• _EXERCISE TASK_:
Word for word, restate every line of the material.

• _DATA SUPPLIED_:
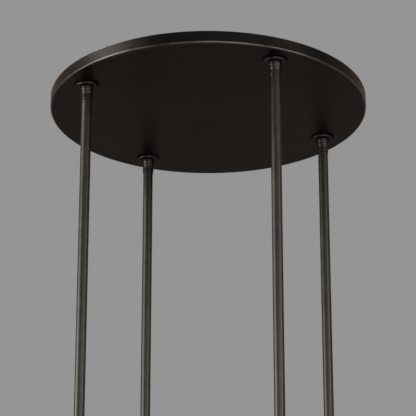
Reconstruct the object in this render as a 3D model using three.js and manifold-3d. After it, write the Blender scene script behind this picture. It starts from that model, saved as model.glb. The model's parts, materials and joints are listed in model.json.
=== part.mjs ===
// Round ceiling canopy with four hollow drop stems, each hung on its own ball swivel.
// Millimetres, +Z up. The origin is the middle of the face where the bracket meets the ceiling.
// A pressed cross bracket carries the stems, and the spun pan only hides it: the four seat rings
// clamp the pan up under the bracket.

import * as THREE from "three";
import { mergeVertices } from "three/addons/utils/BufferGeometryUtils.js";
import Module from "manifold-3d";

const wasm = await Module();
wasm.setup();

// Canopy pan
const canopyDiameter = 508;
const canopyHeight = 20.3; // ceiling to underside
const canopyWall = 1.6;
const canopyEdgeRadius = 2.2; // outer bend between side wall and underside
const ceilingReveal = 0.6; // shadow line between the rim and the ceiling
const canopyHoleGap = 0.7; // round each swivel cup

// Stems
const stemInset = 38.5; // canopy edge to stem axis
const stemDiameter = 15.9;
const stemWall = 1.2;
const stemLength = 610;

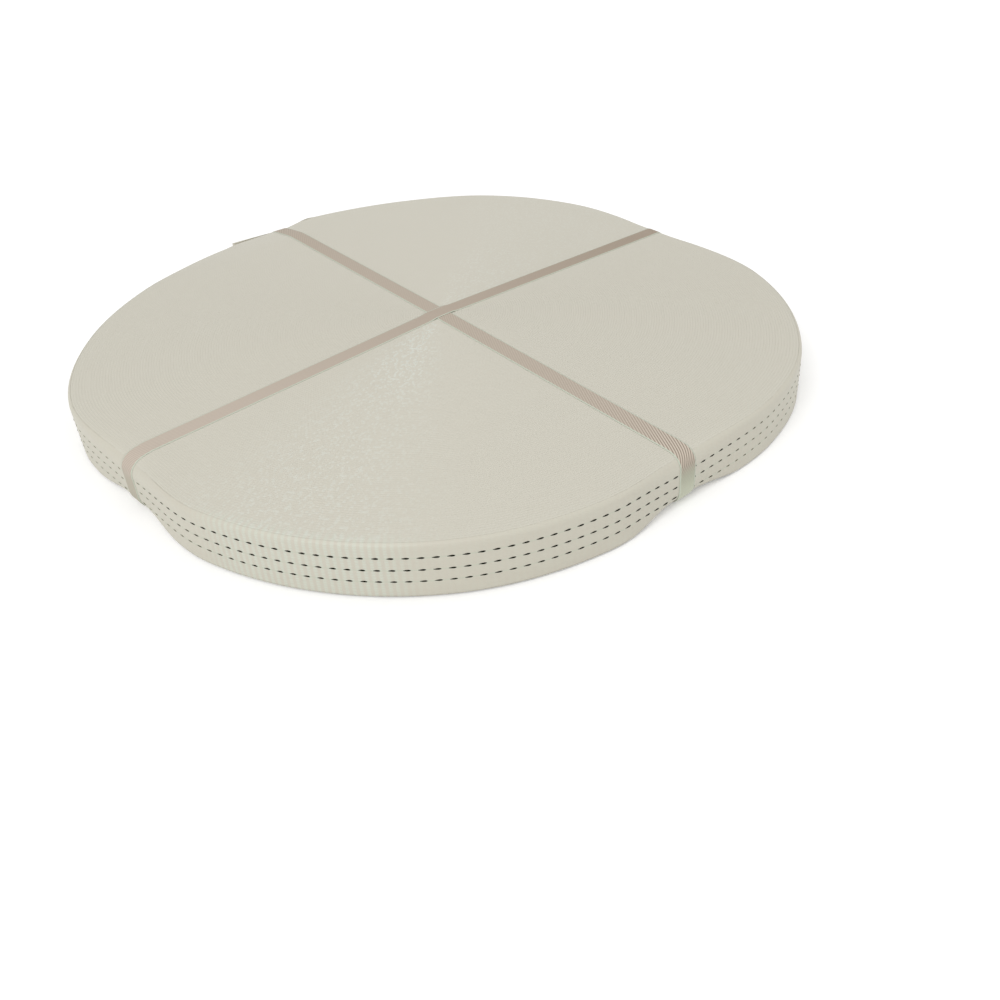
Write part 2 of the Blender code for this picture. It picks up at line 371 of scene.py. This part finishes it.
# Shader maths: a wrapped socket that adds its nodes as it is used
class Wire:
    def __init__(self, tree, socket=None):
        self.tree = tree
        self.socket = socket

    def node(self, kind, settings=None, inputs=None, output=0):
        made = self.tree.nodes.new(kind)
        for name, value in (settings or {}).items():
            setattr(made, name, value)
        for name, value in (inputs or {}).items():
            if isinstance(value, Wire):
                self.tree.links.new(value.socket, made.inputs[name])
            else:
                made.inputs[name].default_value = value
        return Wire(self.tree, made.outputs[output])

    def maths(self, operation, first, second=0.0):
        return self.node("ShaderNodeMath", {"operation": operation}, {0: first, 1: second})

    def __add__(self, other):
        return self.maths("ADD", self, other)

    def __radd__(self, other):
        return self.maths("ADD", other, self)

    def __sub__(self, other):
        return self.maths("SUBTRACT", self, other)

    def __rsub__(self, other):
        return self.maths("SUBTRACT", other, self)

    def __mul__(self, other):
        return self.maths("MULTIPLY", self, other)

    def __rmul__(self, other):
        return self.maths("MULTIPLY", other, self)

    def __truediv__(self, other):
        return self.maths("DIVIDE", self, other)

    def __rtruediv__(self, other):
        return self.maths("DIVIDE", other, self)

    def wave(self):
        # From 0 to 1 and back once in every whole number
        return 0.5 - self.maths("COSINE", self * math.tau) * 0.5

    def stretched(self, low, high):
        settings = {"interpolation_type": "SMOOTHSTEP"}
        return self.node("ShaderNodeMapRange", settings, {"Value": self, "From Min": low, "From Max": high})

    def mixed(self, first, second):
        # The wire chooses between two colours
        settings = {"data_type": "RGBA"}
        return self.node("ShaderNodeMix", settings, {0: self, 6: first, 7: second}, 2)

    def bump(self, strength, distance):
        inputs = {"Height": self, "Strength": strength, "Distance": distance}
        return self.node("ShaderNodeBump", None, inputs)


def newMaterial(name, roughness, settings):
    material = bpy.data.materials.new(name)
    material.use_nodes = True
    shader = material.node_tree.nodes["Principled BSDF"]
    shader.inputs["Roughness"].default_value = roughness
    for title, value in settings.items():
        shader.inputs[title].default_value = value
    return material, shader, Wire(material.node_tree)


def connect(wire, shader, title):
    wire.tree.links.new(wire.socket, shader.inputs[title])


def attributes(wires, *names):
    return [wires.node("ShaderNodeAttribute", {"attribute_name": name}, None, "Fac") for name in names]


def grain(wires, places, scales, detail=1.0, shift=0.0):
    # Noise over the piece's own coordinates, each with its own scale
    axes = {"X": 0.0, "Y": 0.0, "Z": shift}
    for axis, place, scale in zip("XYZ", places, scales):
        axes[axis] = place * scale
    vector = wires.node("ShaderNodeCombineXYZ", None, axes)
    return wires.node("ShaderNodeTexNoise", None, {"Vector": vector, "Scale": 1.0, "Detail": detail})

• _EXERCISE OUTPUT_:
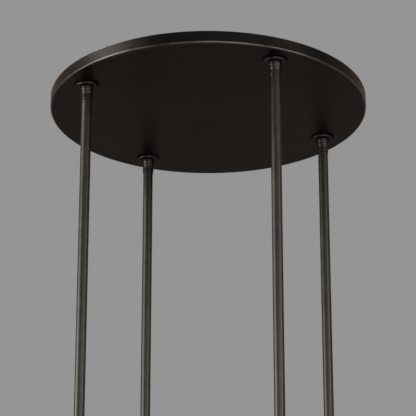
Reconstruct the object in this render as a 3D model using three.js and manifold-3d. After it, write the Blender scene script behind this picture. It starts from that model, saved as model.glb. The model's parts, materials and joints are listed in model.json.
=== part.mjs ===
// Round ceiling canopy with four hollow drop stems, each hung on its own ball swivel.
// Millimetres, +Z up. The origin is the middle of the face where the bracket meets the ceiling.
// A pressed cross bracket carries the stems, and the spun pan only hides it: the four seat rings
// clamp the pan up under the bracket.

import * as THREE from "three";
import { mergeVertices } from "three/addons/utils/BufferGeometryUtils.js";
import Module from "manifold-3d";

const wasm = await Module();
wasm.setup();

// Canopy pan
const canopyDiameter = 508;
const canopyHeight = 20.3; // ceiling to underside
const canopyWall = 1.6;
const canopyEdgeRadius = 2.2; // outer bend between side wall and underside
const ceilingReveal = 0.6; // shadow line between the rim and the ceiling
const canopyHoleGap = 0.7; // round each swivel cup

// Stems
const stemInset = 38.5; // canopy edge to stem axis
const stemDiameter = 15.9;
const stemWall = 1.2;
const stemLength = 610;

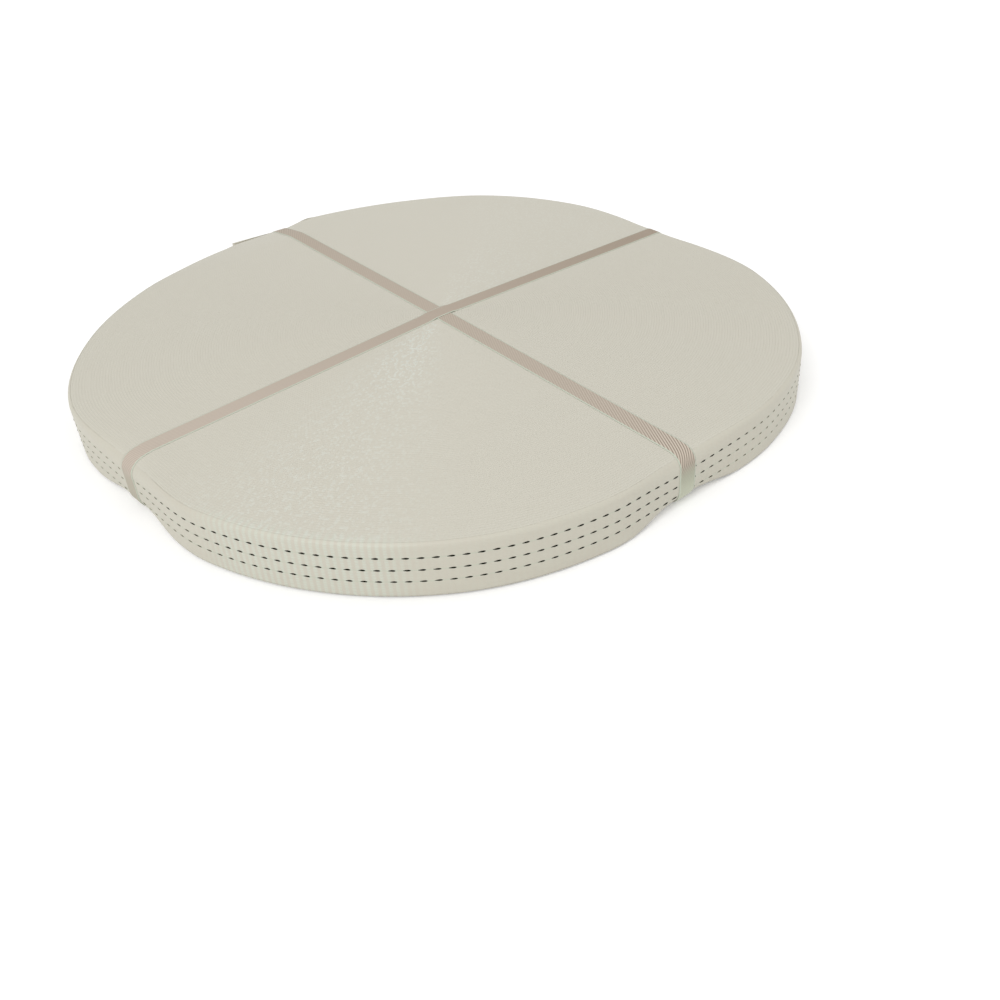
Write part 2 of the Blender code for this picture. It picks up at line 371 of scene.py. This part finishes it.
# Shader maths: a wrapped socket that adds its nodes as it is used
class Wire:
    def __init__(self, tree, socket=None):
        self.tree = tree
        self.socket = socket

    def node(self, kind, settings=None, inputs=None, output=0):
        made = self.tree.nodes.new(kind)
        for name, value in (settings or {}).items():
            setattr(made, name, value)
        for name, value in (inputs or {}).items():
            if isinstance(value, Wire):
                self.tree.links.new(value.socket, made.inputs[name])
            else:
                made.inputs[name].default_value = value
        return Wire(self.tree, made.outputs[output])

    def maths(self, operation, first, second=0.0):
        return self.node("ShaderNodeMath", {"operation": operation}, {0: first, 1: second})

    def __add__(self, other):
        return self.maths("ADD", self, other)

    def __radd__(self, other):
        return self.maths("ADD", other, self)

    def __sub__(self, other):
        return self.maths("SUBTRACT", self, other)

    def __rsub__(self, other):
        return self.maths("SUBTRACT", other, self)

    def __mul__(self, other):
        return self.maths("MULTIPLY", self, other)

    def __rmul__(self, other):
        return self.maths("MULTIPLY", other, self)

    def __truediv__(self, other):
        return self.maths("DIVIDE", self, other)

    def __rtruediv__(self, other):
        return self.maths("DIVIDE", other, self)

    def wave(self):
        # From 0 to 1 and back once in every whole number
        return 0.5 - self.maths("COSINE", self * math.tau) * 0.5

    def stretched(self, low, high):
        settings = {"interpolation_type": "SMOOTHSTEP"}
        return self.node("ShaderNodeMapRange", settings, {"Value": self, "From Min": low, "From Max": high})

    def mixed(self, first, second):
        # The wire chooses between two colours
        settings = {"data_type": "RGBA"}
        return self.node("ShaderNodeMix", settings, {0: self, 6: first, 7: second}, 2)

    def bump(self, strength, distance):
        inputs = {"Height": self, "Strength": strength, "Distance": distance}
        return self.node("ShaderNodeBump", None, inputs)


def newMaterial(name, roughness, settings):
    material = bpy.data.materials.new(name)
    material.use_nodes = True
    shader = material.node_tree.nodes["Principled BSDF"]
    shader.inputs["Roughness"].default_value = roughness
    for title, value in settings.items():
        shader.inputs[title].default_value = value
    return material, shader, Wire(material.node_tree)


def connect(wire, shader, title):
    wire.tree.links.new(wire.socket, shader.inputs[title])


def attributes(wires, *names):
    return [wires.node("ShaderNodeAttribute", {"attribute_name": name}, None, "Fac") for name in names]


def grain(wires, places, scales, detail=1.0, shift=0.0):
    # Noise over the piece's own coordinates, each with its own scale
    axes = {"X": 0.0, "Y": 0.0, "Z": shift}
    for axis, place, scale in zip("XYZ", places, scales):
        axes[axis] = place * scale
    vector = wires.node("ShaderNodeCombineXYZ", None, axes)
    return wires.node("ShaderNodeTexNoise", None, {"Vector": vector, "Scale": 1.0, "Detail": detail})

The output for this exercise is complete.